I also think the amount of probability I assign to 1%-99% futures is (~10x?) larger than the amount I assign to >99% futures.
(I'd like to read the rest of your comment later (but not right now due to time constraints) to see if it changes my view.)
Replies from: Zach Stein-Perlman
↑ comment by Zach Stein-Perlman ·
2021-11-28T12:30:15.043Z · LW(p) · GW(p)
I agree that near-optimal is unlikely. But I would be quite surprised by 1%-99% futures because (in short) I think we do better if we optimize for good and do worse if we don’t. If our final use of our cosmic endowment isn’t near-optimal, I think we failed to optimize for good and would be surprised if it’s >1%.
Replies from: WilliamKiely
↑ comment by WilliamKiely ·
2022-11-01T18:24:09.180Z · LW(p) · GW(p)
Agreed with this given how many orders of magnitude potential values span.
Rescinding my previous statement:
> I also think the amount of probability I assign to 1%-99% futures is (~10x?) larger than the amount I assign to >99% futures.
I'd now say that probably the probability of 1%-99% optimal futures is <10% of the probability of >99% optimal futures.
This is because 1% optimal is very close to being optimal (only 2 orders of magnitude away out of dozens of orders of magnitude of very good futures).
↑ comment by Zach Stein-Perlman ·
2021-09-03T01:00:47.129Z · LW(p) · GW(p)
Related idea, off the cuff, rough. Not really important or interesting, but might lead to interesting insights. Mostly intended for my future selves, but comments are welcome.
Binaries Are Analytically Valuable
Suppose our probability distribution for alignment success is nearly binary. In particular, suppose that we have high credence that, by the time we can create an AI capable of triggering an intelligence explosion, we will have
- really solved alignment (i.e., we can create an aligned AI capable of triggering an intelligence explosion at reasonable extra cost and delay) or
- really not solved alignment (i.e., we cannot create a similarly powerful aligned AI, or doing so would require very unreasonable extra cost and delay)
(Whether this is actually true is irrelevant to my point.)
Why would this matter?
Stating the risk from an unaligned intelligence explosion is kind of awkward: it's that the alignment tax [LW · GW] is greater than what the leading AI project is able/willing to pay. Equivalently, our goal is for the alignment tax to be less than what the leading AI project is able/willing to pay. This gives rise to two nice, clean desiderata:
- Decrease the alignment tax
- Increase what the leading AI project is able/willing to pay for alignment
But unfortunately, we can't similarly split the goal (or risk) into two goals (or risks). For example, a breakdown into the following two goals does not capture the risk from an unaligned intelligence explosion:
- Make the alignment tax less than 6 months and a trillion dollars
- Make the leading AI project able/willing to spend 6 months and a trillion dollars on aligning an AI
It would suffice to achieve both of these goals, but doing so is not necessary. If we fail to reduce the alignment tax this far, we can compensate by doing better on the willingness-to-pay front, and vice versa.

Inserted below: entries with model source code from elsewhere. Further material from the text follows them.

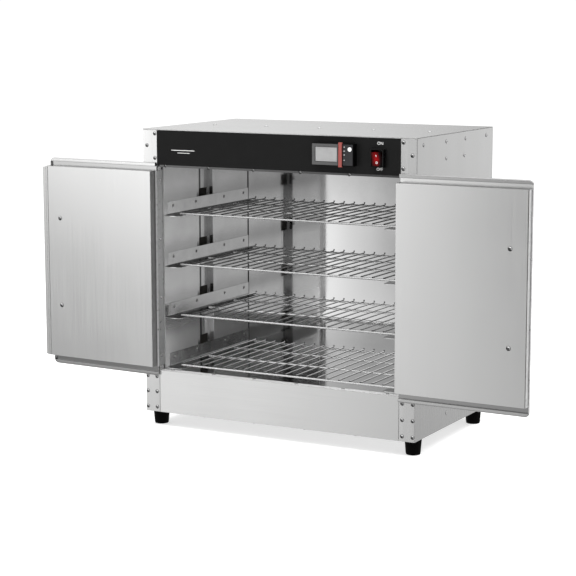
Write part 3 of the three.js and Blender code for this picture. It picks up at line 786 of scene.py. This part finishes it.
def rail(side, level):
    """An angle rail folded from one strip, with a rounded fold and rounded front corners."""
    node = f"{side}_rail_{level}"
    low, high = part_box(node)
    sign = SIDES[side]
    wall = low.x if sign < 0 else high.x
    ledge, web = high.x - low.x, high.z - low.z
    outer = rail_section(ledge, web, 0.0)
    inner = rail_section(ledge, web, RAIL_SHEET)
    loop = outer + inner[::-1]
    front = [Vector((wall - sign * reach, low.y + start, low.z + rise)) for reach, rise, start in loop]
    back = [Vector((point.x, high.y, point.z)) for point in front]
    count = len(loop)
    faces = bands(count, 2)
    for base in (0, count):
        for k in range(len(outer) - 1):
            faces.append((base + k, base + k + 1, base + count - 2 - k, base + count - 1 - k))
    shape = Shape()
    shape.add(front + back, faces)
    piece = shape.object(f"{side}_angle_rail_{level}", RAIL_STEEL, crease=40, even=True)
    piece.visible_glossy = False
    settle(piece, node)


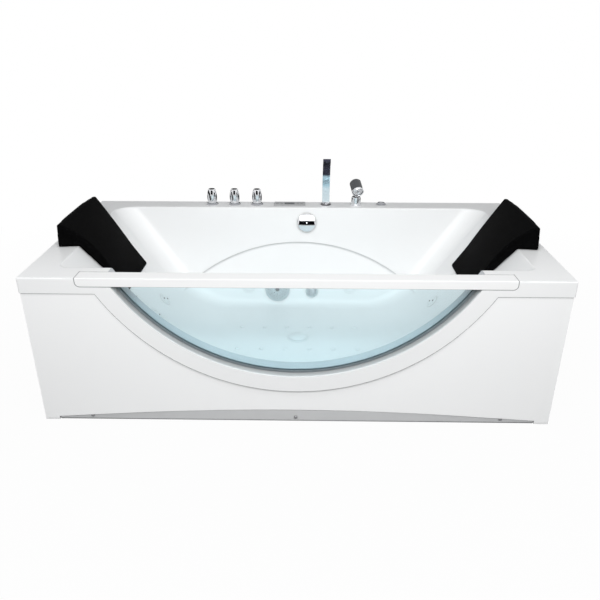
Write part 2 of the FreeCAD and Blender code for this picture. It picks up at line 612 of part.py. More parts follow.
def plinth():
    half = "(tub_length/2 - panel_side_inset - apron_foot - plinth_gap)"
    y = f"{FRONT} + plinth_setback"
    strip = box("plinth_blank", f"2*{half}", PLINTH_THICK, "2*apron_arch", (f"-{half}", y, "plinth_lift"))
    shape = common("plinth_shape", strip, arch_under("plinth_arch", "(apron_arch - panel_gap)"))
    seat = f"{PLINTH_THICK} + face_gap"
    top = f"{PLINTH_THICK} + bolt_head"
    bolts = []
    holes = []
    for i, x in enumerate(BOLTS):
        holes.append(cylinder(f"plinth_hole_{i}", "bolt_radius/2 + bolt_fit", "cut_deep",
                              (x, f"{FRONT} + cut_deep", "bolt_up"), *TO_FRONT))
        bolts.append(turned(f"plinth_bolt_{i}", [
            ("0", "0"), ("bolt_radius/2", "0"), ("bolt_radius/2", seat), ("bolt_radius", seat),
            ("bolt_radius", f"{top} - bolt_bevel"), ("bolt_radius - bolt_bevel", top), ("0", top)],
            (x, f"{y} + {PLINTH_THICK}", "bolt_up"), *TO_FRONT))
    keep(cut("plinth_strip", shape, group("plinth_holes", holes)))
    keep(group("plinth_bolts", bolts))


# ---------------------------------------------------------------- frame, board and feet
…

But if alignment success is binary, then we actually can decompose the goal (bolded above) into two necessary (and jointly sufficient) conditions:
- Really solve alignment; i.e., reduce the alignment tax to [reasonable value]
- Make the leading AI project able/willing to spend [reasonable value] on alignment
(Where [reasonable value] depends on what exactly our binary-ish probability distribution for alignment success looks like.)
Breaking big goals down into smaller goals—in particular, into smaller necessary conditions—is valuable, analytically and pragmatically. Binaries help, when they exist. Sometimes weaker conditions on the probability distribution, those of the form a certain important subset of possibilities has very low probability, can be useful in the same way.